Yuson wants non-Qatari coroners to examine the bodies of workers and for death certificates to be published.

"We will propose this in the working group," Yuson said. "We really want to know what happened. We want to verify and investigate. They are committed to be open to us."

Qatar has come under criticism over living and working conditions for stadium workers.

World Cup workers are covered by regulations that are more rigorous than the national laws, detailing how contractors must ethically recruit, promptly pay, and decently house them.

But the BWI is concerned that the regulations only cover workers directly employed by the companies handed World Cup contracts, overlooking subcontractors who could be forced to live in cramped conditions.

"We have to look through the whole supply chain, through the subcontracting system," Yuson said. "There have already been reports that the big multinational construction companies have good facilities.

"Now we are interested in looking at the subcontractors. There is a possibility that many subcontractors are not complying. This is what we want to look at seriously -- that the standards are applying not just to the main contractors but to all the level of subcontractors."

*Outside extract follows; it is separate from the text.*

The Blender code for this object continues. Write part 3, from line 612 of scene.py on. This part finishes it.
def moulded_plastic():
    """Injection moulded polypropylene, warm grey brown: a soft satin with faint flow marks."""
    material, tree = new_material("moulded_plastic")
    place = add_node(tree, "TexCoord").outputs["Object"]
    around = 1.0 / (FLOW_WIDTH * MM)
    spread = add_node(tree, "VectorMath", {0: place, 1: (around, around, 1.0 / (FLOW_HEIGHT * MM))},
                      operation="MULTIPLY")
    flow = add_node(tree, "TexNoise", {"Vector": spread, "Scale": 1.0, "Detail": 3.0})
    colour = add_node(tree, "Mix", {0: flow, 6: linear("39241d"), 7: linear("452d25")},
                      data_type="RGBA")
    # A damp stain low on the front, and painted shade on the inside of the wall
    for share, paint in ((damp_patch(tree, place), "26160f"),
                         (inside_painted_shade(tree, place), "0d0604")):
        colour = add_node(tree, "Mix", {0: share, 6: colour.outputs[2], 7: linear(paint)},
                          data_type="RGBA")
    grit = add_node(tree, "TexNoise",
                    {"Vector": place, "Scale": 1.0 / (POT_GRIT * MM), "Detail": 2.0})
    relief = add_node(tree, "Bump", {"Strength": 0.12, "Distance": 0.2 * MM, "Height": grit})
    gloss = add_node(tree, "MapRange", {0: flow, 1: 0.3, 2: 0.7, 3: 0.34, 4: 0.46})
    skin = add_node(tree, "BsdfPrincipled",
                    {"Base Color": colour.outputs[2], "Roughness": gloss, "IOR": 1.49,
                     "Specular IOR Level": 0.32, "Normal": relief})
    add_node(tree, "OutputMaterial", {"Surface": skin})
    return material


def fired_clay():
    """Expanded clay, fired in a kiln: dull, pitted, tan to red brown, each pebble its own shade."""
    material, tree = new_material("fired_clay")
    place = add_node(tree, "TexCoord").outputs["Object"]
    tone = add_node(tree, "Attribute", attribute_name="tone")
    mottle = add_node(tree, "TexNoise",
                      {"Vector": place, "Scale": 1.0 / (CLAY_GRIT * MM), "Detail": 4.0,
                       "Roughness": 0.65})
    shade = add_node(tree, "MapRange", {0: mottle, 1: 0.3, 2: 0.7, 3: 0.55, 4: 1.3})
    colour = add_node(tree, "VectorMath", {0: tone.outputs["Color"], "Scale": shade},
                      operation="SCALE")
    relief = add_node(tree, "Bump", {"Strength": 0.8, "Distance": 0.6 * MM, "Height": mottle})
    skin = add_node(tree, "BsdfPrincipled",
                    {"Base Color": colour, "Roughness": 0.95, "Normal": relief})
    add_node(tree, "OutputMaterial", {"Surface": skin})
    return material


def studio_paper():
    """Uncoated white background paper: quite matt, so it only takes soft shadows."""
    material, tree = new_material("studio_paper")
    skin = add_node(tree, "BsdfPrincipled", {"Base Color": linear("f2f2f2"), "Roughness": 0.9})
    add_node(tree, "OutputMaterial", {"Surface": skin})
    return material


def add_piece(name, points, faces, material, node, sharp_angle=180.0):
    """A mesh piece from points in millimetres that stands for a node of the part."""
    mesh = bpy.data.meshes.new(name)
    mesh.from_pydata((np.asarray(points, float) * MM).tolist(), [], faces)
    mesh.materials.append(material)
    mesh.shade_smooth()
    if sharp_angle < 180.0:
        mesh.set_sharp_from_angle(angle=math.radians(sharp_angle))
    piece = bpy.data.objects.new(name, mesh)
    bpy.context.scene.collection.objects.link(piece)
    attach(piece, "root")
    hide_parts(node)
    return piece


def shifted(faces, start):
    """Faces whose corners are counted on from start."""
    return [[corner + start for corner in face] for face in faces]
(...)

World Cup organisers said on Tuesday that 36,000 people will be employed on its projects in the next year as eight stadiums are built.

"Our inspection and auditing processes will need to be bolstered to ensure we continue to deliver sustainable and meaningful progress for our workers," organising committee secretary general Hassan Al Thawadi said in a statement.

"While we have made a number of improvements in the last two years, from health and safety to accommodation standards, we recognise there is still work to be done."